What we have inherited is an abstracted mode of philosophy and science (neo-classical economics) that is always located within the world of local and material actualities, but which implicitly disavows this location. and our own embodiment in the details of details of everyday life.
Gary Sauer-Thompson, Rundle Mall, Adelaide, 2009
Everyday life, it was argued by Henri Lefebvre in Everyday Life in the Modern World, had become reified by ‘the bureaucratic society of controlled consumption’, which requires that philosophy return to everyday life, the intrinsically non-philosophical, from its abstractions and speculations, to sublate theory and practice and open the way for a radical freedom.

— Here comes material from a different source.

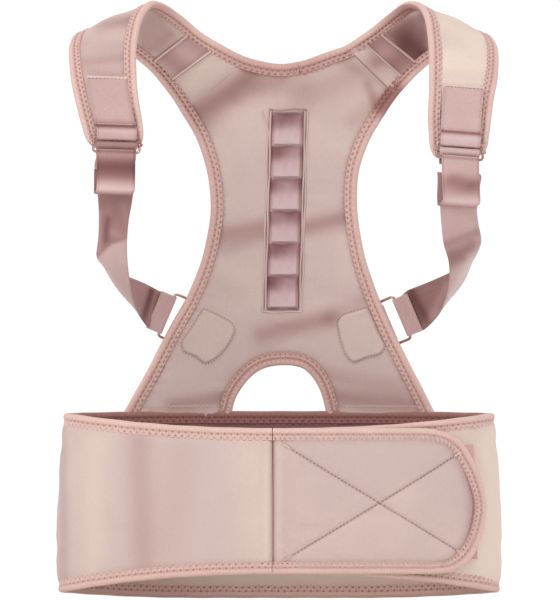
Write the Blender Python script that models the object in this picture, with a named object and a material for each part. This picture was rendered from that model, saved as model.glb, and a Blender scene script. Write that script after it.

Often this proposal for an encounter between philosophy and everyday life that will be mutually transforming is one in which philosophy critiques everyday life; a proposal that fixes a one-way relation between everyday life and a discourse of philosophy, which transcends it. These proposals, eg. those of Heidegger, opt for the enrichment of philosophy over the enrichment of everyday life--ie., the organization and production of social time and space, and the questions associated with culture.
In contrast to continuing to attempt to deny and escape the conditions of humanity and bodily existence, we work to make them visible and to launch our critique from outside of academic disciplinary space. The lacunae of enriching everyday life can be addressed through a photography that both understands that everyday life constitutes the lived experience of the social world, and is linked to the theories of psychogeography, diversion and la derive (the drift) and the commodity-spectacle that lie at the center of the situationist project.
Such a photography and text ----in the form of a self published book---would recover the “concrete” against the abstractions of thought. It would be unfinished, fragmentary, exploratory and have different melodies and tonalities.